今日は仕事帰りの夫がケーキを持って私の実家まで来てくれたので、珍しく両親と私たち夫婦(+赤ちゃん)で夕食を食べた。
昨年の誕生日の時期はライブとうつわ屋さんめぐりで一人旅をして、一昨年の誕生日は10年以上追いかけていたバンドの活動休止のお知らせを見て凹んでいたことは遠い過去のことのように思われる。
出産をしてからのこの一ヶ月は生活が一変した。
会う人に「フットワーク軽いね」「行動力あるね」と言われるくらい出掛けていたのに、人生で初めて1ヶ月も家の中で生活をしている。

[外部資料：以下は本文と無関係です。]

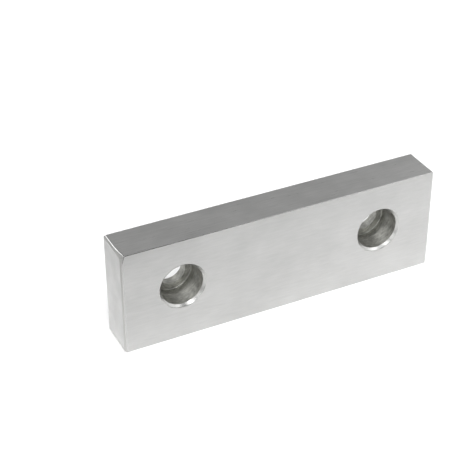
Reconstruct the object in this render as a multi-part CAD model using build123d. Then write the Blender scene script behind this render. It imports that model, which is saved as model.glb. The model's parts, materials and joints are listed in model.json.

仕事をしたり、計画を立てて目標にアプローチしたりすることに楽しみを見出していたけれど、正直、先のことは想像つかなさすぎて手帳の中はまだ白紙のままだ。
気力だけを持て余していて、思うように時間も身体も動けないことにもどかしい気持ちが全くないと言うと嘘になる。けれど、変わらず仕事を続ける夫の姿を見ながら妊娠中に感じていた正体不明の喪失感のようなものは次第に消えつつある。
たしかに、目先の機会やチャンスはたくさん諦めてきたし、これからも制限は続く。
でも、私はこの一ヶ月の中で、自由に時間を伸び縮みさせられることに気がついた。
ここ1,2年の仕事をする自分の傍らに、目の前の生活にじっくりと向き合う自分もいて、遠い未来の自分がいまの暮らしを懐かしく思い出している姿も見ることができる。
本当に、びっくりするほど赤ちゃんの成長はあっという間だ。1ヶ月、いや1週間前ですら顔つきや動きに変化があるなんて!
成長はうれしいことだけれど、いまのこの姿が見れなくなることはどこかさみしい。こんな身勝手な感情と目の前の赤ちゃんとじっくり向き合っていると、時間の感じ方が全く変わってくる。
家から徒歩3分ほどのドラッグストアまで気分転換に歩いて行くときの柔らかな日差しや、換気窓から入ってくるひんやりとした風や、冴え冴えとした冬空をこんなに間近に感じられるのも、目の前の時間にじっくりと向き合っているからだ。今日は久しぶりにゆっくりと料理をしてみたら、いつになく頭がすっきりとしてとても良い気分だった。
外向きの接点は確かに減ったのかもしれないけれど、この暮らしの中で確かに世界への解像度は上がっていて、時間の味わい方が変わりつつあるのを感じている。
そんなことを書きながらも、いつ何時、赤ちゃんからお呼びがかかるかわからないので、表面的には追われているような生活でもあるのだけれど。
そんなわけで、35歳の目標は敢えて具体的には立てていない。けれど、やりたかったことを次々忘れてしまいそうだから、やるべきことよりもやりたいことを書き残しておきたいなと思う。